■ **EXERCISE**: Give back the full material, exactly as it reads.

■ ■ ■ ■

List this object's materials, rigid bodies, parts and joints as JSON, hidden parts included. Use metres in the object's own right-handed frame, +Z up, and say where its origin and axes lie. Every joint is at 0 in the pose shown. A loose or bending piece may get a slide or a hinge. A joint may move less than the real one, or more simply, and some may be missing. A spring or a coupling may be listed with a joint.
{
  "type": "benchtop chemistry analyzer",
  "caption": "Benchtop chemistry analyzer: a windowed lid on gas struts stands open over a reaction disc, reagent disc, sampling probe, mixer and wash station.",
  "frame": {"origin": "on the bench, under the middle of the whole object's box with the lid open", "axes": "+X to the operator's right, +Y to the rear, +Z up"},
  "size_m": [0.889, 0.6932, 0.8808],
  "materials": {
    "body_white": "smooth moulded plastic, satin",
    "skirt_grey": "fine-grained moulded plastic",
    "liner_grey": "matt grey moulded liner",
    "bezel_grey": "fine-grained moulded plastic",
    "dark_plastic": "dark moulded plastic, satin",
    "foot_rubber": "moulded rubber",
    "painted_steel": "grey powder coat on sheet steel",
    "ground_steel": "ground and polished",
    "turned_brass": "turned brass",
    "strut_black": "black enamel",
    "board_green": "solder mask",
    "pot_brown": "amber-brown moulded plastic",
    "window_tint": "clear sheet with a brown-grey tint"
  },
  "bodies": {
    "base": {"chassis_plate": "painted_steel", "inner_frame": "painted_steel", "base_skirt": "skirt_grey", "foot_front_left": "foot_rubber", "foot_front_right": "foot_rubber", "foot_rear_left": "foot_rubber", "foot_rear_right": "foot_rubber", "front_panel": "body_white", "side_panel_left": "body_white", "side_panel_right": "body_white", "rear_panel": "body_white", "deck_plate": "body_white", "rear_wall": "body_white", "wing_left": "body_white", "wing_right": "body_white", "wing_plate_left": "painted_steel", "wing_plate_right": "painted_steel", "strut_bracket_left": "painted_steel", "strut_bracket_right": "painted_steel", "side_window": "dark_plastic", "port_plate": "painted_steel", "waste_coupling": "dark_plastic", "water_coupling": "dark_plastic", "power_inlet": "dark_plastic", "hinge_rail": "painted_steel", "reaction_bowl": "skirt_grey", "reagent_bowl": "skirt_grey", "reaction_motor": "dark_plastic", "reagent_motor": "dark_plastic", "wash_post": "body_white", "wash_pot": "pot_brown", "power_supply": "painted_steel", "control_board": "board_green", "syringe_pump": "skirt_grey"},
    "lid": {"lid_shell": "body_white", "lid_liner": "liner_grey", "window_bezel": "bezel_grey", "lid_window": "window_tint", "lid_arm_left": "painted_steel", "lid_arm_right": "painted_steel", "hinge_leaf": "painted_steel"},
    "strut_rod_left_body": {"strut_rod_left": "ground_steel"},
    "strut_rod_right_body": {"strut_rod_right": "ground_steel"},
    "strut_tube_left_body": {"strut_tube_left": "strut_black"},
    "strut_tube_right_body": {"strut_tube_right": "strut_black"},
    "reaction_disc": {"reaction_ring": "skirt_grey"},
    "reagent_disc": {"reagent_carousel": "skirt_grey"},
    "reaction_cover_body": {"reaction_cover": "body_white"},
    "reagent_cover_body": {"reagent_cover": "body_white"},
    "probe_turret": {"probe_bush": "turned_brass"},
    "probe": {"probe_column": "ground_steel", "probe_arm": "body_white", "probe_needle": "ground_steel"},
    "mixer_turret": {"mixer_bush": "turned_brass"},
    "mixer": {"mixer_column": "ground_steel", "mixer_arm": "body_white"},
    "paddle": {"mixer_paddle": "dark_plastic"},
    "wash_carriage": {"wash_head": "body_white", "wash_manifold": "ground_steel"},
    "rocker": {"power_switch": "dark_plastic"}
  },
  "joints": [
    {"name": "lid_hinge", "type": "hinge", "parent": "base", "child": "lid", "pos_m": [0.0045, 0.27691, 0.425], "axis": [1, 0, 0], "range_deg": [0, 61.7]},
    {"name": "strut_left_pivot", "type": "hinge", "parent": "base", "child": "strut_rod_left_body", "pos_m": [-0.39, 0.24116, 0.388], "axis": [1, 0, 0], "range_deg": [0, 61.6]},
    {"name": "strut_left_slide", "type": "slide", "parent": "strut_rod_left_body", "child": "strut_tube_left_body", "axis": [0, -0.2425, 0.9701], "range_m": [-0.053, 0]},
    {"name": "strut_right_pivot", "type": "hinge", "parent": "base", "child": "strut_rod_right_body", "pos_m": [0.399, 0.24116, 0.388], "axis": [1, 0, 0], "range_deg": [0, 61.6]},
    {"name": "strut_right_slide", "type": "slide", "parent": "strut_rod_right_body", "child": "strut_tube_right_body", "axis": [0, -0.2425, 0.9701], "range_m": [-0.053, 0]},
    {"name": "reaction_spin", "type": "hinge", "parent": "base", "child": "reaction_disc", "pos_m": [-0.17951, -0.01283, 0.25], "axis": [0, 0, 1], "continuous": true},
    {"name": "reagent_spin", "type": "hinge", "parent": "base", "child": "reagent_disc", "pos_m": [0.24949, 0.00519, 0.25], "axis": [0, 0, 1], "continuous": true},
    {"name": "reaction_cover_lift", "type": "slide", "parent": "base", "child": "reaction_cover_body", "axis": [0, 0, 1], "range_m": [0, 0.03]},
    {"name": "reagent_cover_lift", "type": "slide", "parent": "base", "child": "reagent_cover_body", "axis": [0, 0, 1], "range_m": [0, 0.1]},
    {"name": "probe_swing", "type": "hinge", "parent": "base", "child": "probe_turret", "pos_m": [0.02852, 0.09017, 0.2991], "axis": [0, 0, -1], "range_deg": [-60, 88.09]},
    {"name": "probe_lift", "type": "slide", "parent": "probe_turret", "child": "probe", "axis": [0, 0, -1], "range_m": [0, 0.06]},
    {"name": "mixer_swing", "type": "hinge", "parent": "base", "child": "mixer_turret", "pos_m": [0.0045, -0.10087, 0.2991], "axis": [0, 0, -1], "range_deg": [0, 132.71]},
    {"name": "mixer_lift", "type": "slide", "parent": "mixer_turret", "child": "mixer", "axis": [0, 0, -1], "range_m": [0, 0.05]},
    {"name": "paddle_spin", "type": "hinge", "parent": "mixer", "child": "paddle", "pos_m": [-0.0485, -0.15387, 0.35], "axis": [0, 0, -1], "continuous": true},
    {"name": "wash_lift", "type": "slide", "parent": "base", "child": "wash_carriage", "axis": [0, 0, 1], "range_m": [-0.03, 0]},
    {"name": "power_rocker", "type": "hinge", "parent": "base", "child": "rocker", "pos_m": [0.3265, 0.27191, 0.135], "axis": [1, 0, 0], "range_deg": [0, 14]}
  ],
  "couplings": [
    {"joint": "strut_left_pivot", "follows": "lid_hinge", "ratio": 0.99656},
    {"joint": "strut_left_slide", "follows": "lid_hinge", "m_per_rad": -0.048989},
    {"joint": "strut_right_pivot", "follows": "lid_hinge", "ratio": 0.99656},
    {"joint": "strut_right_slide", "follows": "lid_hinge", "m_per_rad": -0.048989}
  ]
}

■ ■ ■ ■

■ **CORRECT ANSWER**:
List this object's materials, rigid bodies, parts and joints as JSON, hidden parts included. Use metres in the object's own right-handed frame, +Z up, and say where its origin and axes lie. Every joint is at 0 in the pose shown. A loose or bending piece may get a slide or a hinge. A joint may move less than the real one, or more simply, and some may be missing. A spring or a coupling may be listed with a joint.
{
  "type": "benchtop chemistry analyzer",
  "caption": "Benchtop chemistry analyzer: a windowed lid on gas struts stands open over a reaction disc, reagent disc, sampling probe, mixer and wash station.",
  "frame": {"origin": "on the bench, under the middle of the whole object's box with the lid open", "axes": "+X to the operator's right, +Y to the rear, +Z up"},
  "size_m": [0.889, 0.6932, 0.8808],
  "materials": {
    "body_white": "smooth moulded plastic, satin",
    "skirt_grey": "fine-grained moulded plastic",
    "liner_grey": "matt grey moulded liner",
    "bezel_grey": "fine-grained moulded plastic",
    "dark_plastic": "dark moulded plastic, satin",
    "foot_rubber": "moulded rubber",
    "painted_steel": "grey powder coat on sheet steel",
    "ground_steel": "ground and polished",
    "turned_brass": "turned brass",
    "strut_black": "black enamel",
    "board_green": "solder mask",
    "pot_brown": "amber-brown moulded plastic",
    "window_tint": "clear sheet with a brown-grey tint"
  },
  "bodies": {
    "base": {"chassis_plate": "painted_steel", "inner_frame": "painted_steel", "base_skirt": "skirt_grey", "foot_front_left": "foot_rubber", "foot_front_right": "foot_rubber", "foot_rear_left": "foot_rubber", "foot_rear_right": "foot_rubber", "front_panel": "body_white", "side_panel_left": "body_white", "side_panel_right": "body_white", "rear_panel": "body_white", "deck_plate": "body_white", "rear_wall": "body_white", "wing_left": "body_white", "wing_right": "body_white", "wing_plate_left": "painted_steel", "wing_plate_right": "painted_steel", "strut_bracket_left": "painted_steel", "strut_bracket_right": "painted_steel", "side_window": "dark_plastic", "port_plate": "painted_steel", "waste_coupling": "dark_plastic", "water_coupling": "dark_plastic", "power_inlet": "dark_plastic", "hinge_rail": "painted_steel", "reaction_bowl": "skirt_grey", "reagent_bowl": "skirt_grey", "reaction_motor": "dark_plastic", "reagent_motor": "dark_plastic", "wash_post": "body_white", "wash_pot": "pot_brown", "power_supply": "painted_steel", "control_board": "board_green", "syringe_pump": "skirt_grey"},
    "lid": {"lid_shell": "body_white", "lid_liner": "liner_grey", "window_bezel": "bezel_grey", "lid_window": "window_tint", "lid_arm_left": "painted_steel", "lid_arm_right": "painted_steel", "hinge_leaf": "painted_steel"},
    "strut_rod_left_body": {"strut_rod_left": "ground_steel"},
    "strut_rod_right_body": {"strut_rod_right": "ground_steel"},
    "strut_tube_left_body": {"strut_tube_left": "strut_black"},
    "strut_tube_right_body": {"strut_tube_right": "strut_black"},
    "reaction_disc": {"reaction_ring": "skirt_grey"},
    "reagent_disc": {"reagent_carousel": "skirt_grey"},
    "reaction_cover_body": {"reaction_cover": "body_white"},
    "reagent_cover_body": {"reagent_cover": "body_white"},
    "probe_turret": {"probe_bush": "turned_brass"},
    "probe": {"probe_column": "ground_steel", "probe_arm": "body_white", "probe_needle": "ground_steel"},
    "mixer_turret": {"mixer_bush": "turned_brass"},
    "mixer": {"mixer_column": "ground_steel", "mixer_arm": "body_white"},
    "paddle": {"mixer_paddle": "dark_plastic"},
    "wash_carriage": {"wash_head": "body_white", "wash_manifold": "ground_steel"},
    "rocker": {"power_switch": "dark_plastic"}
  },
  "joints": [
    {"name": "lid_hinge", "type": "hinge", "parent": "base", "child": "lid", "pos_m": [0.0045, 0.27691, 0.425], "axis": [1, 0, 0], "range_deg": [0, 61.7]},
    {"name": "strut_left_pivot", "type": "hinge", "parent": "base", "child": "strut_rod_left_body", "pos_m": [-0.39, 0.24116, 0.388], "axis": [1, 0, 0], "range_deg": [0, 61.6]},
    {"name": "strut_left_slide", "type": "slide", "parent": "strut_rod_left_body", "child": "strut_tube_left_body", "axis": [0, -0.2425, 0.9701], "range_m": [-0.053, 0]},
    {"name": "strut_right_pivot", "type": "hinge", "parent": "base", "child": "strut_rod_right_body", "pos_m": [0.399, 0.24116, 0.388], "axis": [1, 0, 0], "range_deg": [0, 61.6]},
    {"name": "strut_right_slide", "type": "slide", "parent": "strut_rod_right_body", "child": "strut_tube_right_body", "axis": [0, -0.2425, 0.9701], "range_m": [-0.053, 0]},
    {"name": "reaction_spin", "type": "hinge", "parent": "base", "child": "reaction_disc", "pos_m": [-0.17951, -0.01283, 0.25], "axis": [0, 0, 1], "continuous": true},
    {"name": "reagent_spin", "type": "hinge", "parent": "base", "child": "reagent_disc", "pos_m": [0.24949, 0.00519, 0.25], "axis": [0, 0, 1], "continuous": true},
    {"name": "reaction_cover_lift", "type": "slide", "parent": "base", "child": "reaction_cover_body", "axis": [0, 0, 1], "range_m": [0, 0.03]},
    {"name": "reagent_cover_lift", "type": "slide", "parent": "base", "child": "reagent_cover_body", "axis": [0, 0, 1], "range_m": [0, 0.1]},
    {"name": "probe_swing", "type": "hinge", "parent": "base", "child": "probe_turret", "pos_m": [0.02852, 0.09017, 0.2991], "axis": [0, 0, -1], "range_deg": [-60, 88.09]},
    {"name": "probe_lift", "type": "slide", "parent": "probe_turret", "child": "probe", "axis": [0, 0, -1], "range_m": [0, 0.06]},
    {"name": "mixer_swing", "type": "hinge", "parent": "base", "child": "mixer_turret", "pos_m": [0.0045, -0.10087, 0.2991], "axis": [0, 0, -1], "range_deg": [0, 132.71]},
    {"name": "mixer_lift", "type": "slide", "parent": "mixer_turret", "child": "mixer", "axis": [0, 0, -1], "range_m": [0, 0.05]},
    {"name": "paddle_spin", "type": "hinge", "parent": "mixer", "child": "paddle", "pos_m": [-0.0485, -0.15387, 0.35], "axis": [0, 0, -1], "continuous": true},
    {"name": "wash_lift", "type": "slide", "parent": "base", "child": "wash_carriage", "axis": [0, 0, 1], "range_m": [-0.03, 0]},
    {"name": "power_rocker", "type": "hinge", "parent": "base", "child": "rocker", "pos_m": [0.3265, 0.27191, 0.135], "axis": [1, 0, 0], "range_deg": [0, 14]}
  ],
  "couplings": [
    {"joint": "strut_left_pivot", "follows": "lid_hinge", "ratio": 0.99656},
    {"joint": "strut_left_slide", "follows": "lid_hinge", "m_per_rad": -0.048989},
    {"joint": "strut_right_pivot", "follows": "lid_hinge", "ratio": 0.99656},
    {"joint": "strut_right_slide", "follows": "lid_hinge", "m_per_rad": -0.048989}
  ]
}